O'Donnell shared a hotel room with Lloyd for the weekend of the 1996 preliminary final against Sydney, and remembers how his normally clear complexion was green that night after his spleen was ruptured.

Like so many great footballers, though, it is not a fear of physical injury but a fear of failure that has accompanied Lloyd through his 13 years at the top.

In the interview with brother Simon, he describes that fear, the embarrassment he feels after a poor game and how once, when he was 10, he dragged Simon, then 17 and much bigger than him, off the couch and said: "Let's go out on the grass and run at each other and see who is the last man standing."

"My nervous nature and fear of failure are big drivers of my competitiveness," Lloyd tells the magazine.

"But I also respond to my environment, for example, a smack over the head from the full-back or a spray from the coach always revs me up.
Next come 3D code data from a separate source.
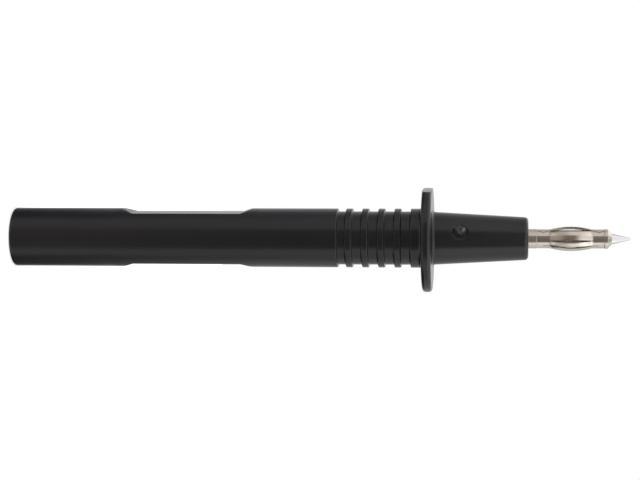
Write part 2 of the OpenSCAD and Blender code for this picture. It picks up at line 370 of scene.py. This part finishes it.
def flat_distance(z):
    """Distance from the axis to a flat and its two ramps at the height z, rounded where they meet."""
    slope = flat_depth / ramp_len
    ramps = np.maximum(flat_start - z, z - flat_start - flat_len) * slope + barrel_r
    return -soft_min(-ramps, np.full_like(z, flat_depth - barrel_r), flat_edge_soft)


def handle_columns():
    """Angles of the handle's columns in degrees: even all round, closer beside the edges of the barrel's
    flats and of the guard's, and across the gate mark."""
    even = np.arange(round_steps) * 360 / round_steps
    close = np.array([-1.1, -0.7, -0.35, 0, 0.35, 0.7, 1.1])
    guard_close = np.array([-0.8, -0.4, 0, 0.4, 0.8, 2, 4, 6.5])
    guard_edge = math.degrees(math.acos(guard_flat / guard_r)) - guard_close
    edges = [side + sign * flat_half_turn + close for side in (0, 180) for sign in (-1, 1)]
    edges = np.concatenate([*edges, 180 - guard_edge, 180 + guard_edge]) % 360
    reach = math.degrees(gate_reach / nose_cone_r(gate_z))
    gate = gate_angle + np.linspace(-reach, reach, gate_columns)
    edge_room, gate_room = 0.6, 0.5
    from_edges = np.min(np.abs((even[:, None] - edges + 180) % 360 - 180), axis=1)
    keep = (np.abs(even - gate_angle) > reach + gate_room) & (from_edges > edge_room)
    return np.sort(np.concatenate([even[keep], edges, gate]))


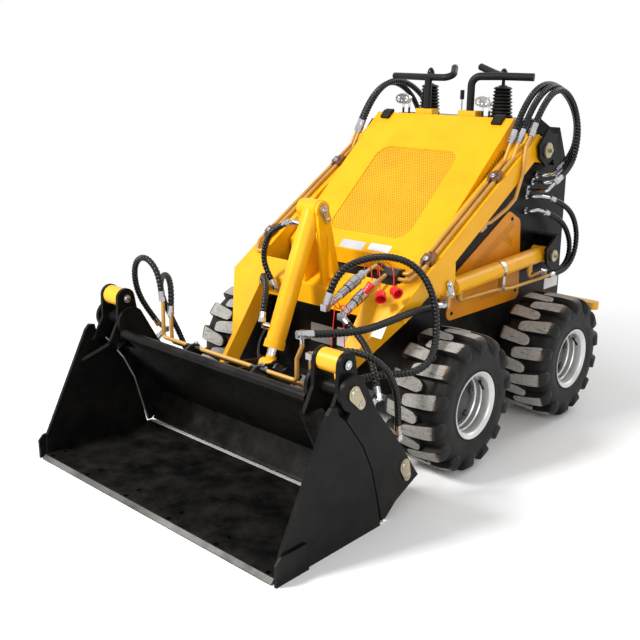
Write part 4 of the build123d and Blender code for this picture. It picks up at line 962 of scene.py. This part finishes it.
# Distance from the coupler's front end and radius: nut, grooved body, knurled sleeve, collar.
COUPLER = (
    (29.8, 0), (29.8, 13), (31, 14.4), (46, 14.4), (47, 13.4), (49, 13.4), (50, 14.4), (61, 14.4),
    (62.2, 16.3), (70, 16.4), (71, 15.2), (74, 15.2), (75, 16.4), (79.4, 16.4), (80.2, 17.4), (83, 17.6),
    (84, 16.6), (86, 16.6), (87, 17.6), (109, 17.6), (110, 16.6), (112, 16.6), (113, 17.6),
    (115.6, 17.4), (116.2, 13.4), (131, 13.4), (132, 12.4), (134, 12.4), (135, 13.4), (149.8, 13.4),
    (150.2, 0),
)
FRONT_NUT = ((14, 0), (14, 11.6), (15, 12.6), (27, 12.6), (28, 11.6), (28, 0))
REAR_NUT = ((136, 0), (136, 14.0), (137, 15.0), (147, 15.0), (148, 14.0), (148, 0))
# Dark rubber bands of a coupler: distance from its front end and width.
BANDS = ((58, 4), (71, 3), (81, 4), (110, 4), (132, 3))


def make_couplers():
    """The two quick couplers with their bands."""
    over, shells = [], []
    for x, side, front, rear in COUPLERS:
        rings = [off_line((235, *front), (235, *rear), 0.1, low, low + wide) for low, wide in BANDS]
        over.append((both(past(0, 235, side), either(*rings)), "rubber"))
        axis = np.subtract(rear, front)
        for profile, sides in ((COUPLER, 40), (FRONT_NUT, 6), (REAR_NUT, 6)):
            shells.append(lathe(profile, (x, *front), (0, *axis), sides))
    steel = finish("coupler_steel", "zinc", over, dust=0.0, low_dirt=0.0, grain=600.0)
    build("coupler_sleeves", shells, steel, "lift_arms", 30.0)


# Dust caps, distance along the axis and radius, then their places and axes.
CUP = (
    (0, 0), (0, 12.5), (2, 15.2), (3.5, 16), (24, 16.6), (25.5, 18), (28, 18.2), (28.6, 17.4), (28.6, 13.4),
    (6, 12.6), (6, 0),
)
PLUG = ((0, 0), (0, 12.5), (2, 13.6), (12, 13.6), (13, 10.6), (34, 10.2), (36, 8.6), (36, 0))
CAPS = {
    "dust_cap_first": (CUP, (322, -548, 600), (0.5, -0.62, -0.42)),
    "dust_cap_second": (CUP, (352, -524, 612), (0.72, -0.3, -0.2)),
    "dust_plug": (PLUG, (296, -560, 628), (-0.35, -0.5, -0.75)),
}
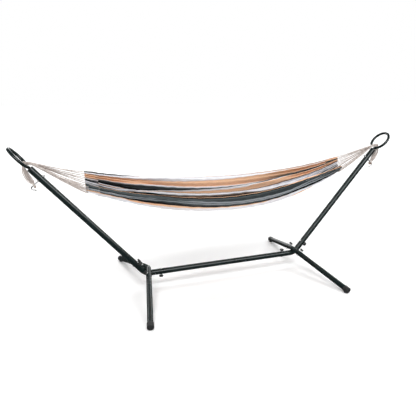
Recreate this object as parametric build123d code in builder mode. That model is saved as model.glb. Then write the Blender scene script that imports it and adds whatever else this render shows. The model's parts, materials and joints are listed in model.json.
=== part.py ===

Also, I really hate getting beaten."

As a 30-year-old with a young daughter, Jaeda, those things still drive him, but so too does the ambition to taste success with the young team that is emerging under Knights.

Speaking to The Age yesterday, he could not say whether he, Scott Lucas (with whom he arrived at Windy Hill all those years ago) and Dustin Fletcher would still be around when the Bombers were next in contention for a flag, but he made his ambitions clear.

"I want to play in a final next year, that's the goal," he said. "It's too hard to predict from there. Geelong, you could say they could win the next three the way they're going."

Earlier, he spoke of Shane Crawford, who played his 300th game in Tasmania last week, another champion rejuvenated by the team that has been built around him.

Lloyd said: "This time next year, if it's going like it is now, I'd say, 'Yeah, I'm ready to go again.'

"I think from the end of next year I will look at it from a year to year basis, but body-wise I'm in pretty good nick, so I don't see why I couldn't (play 300)."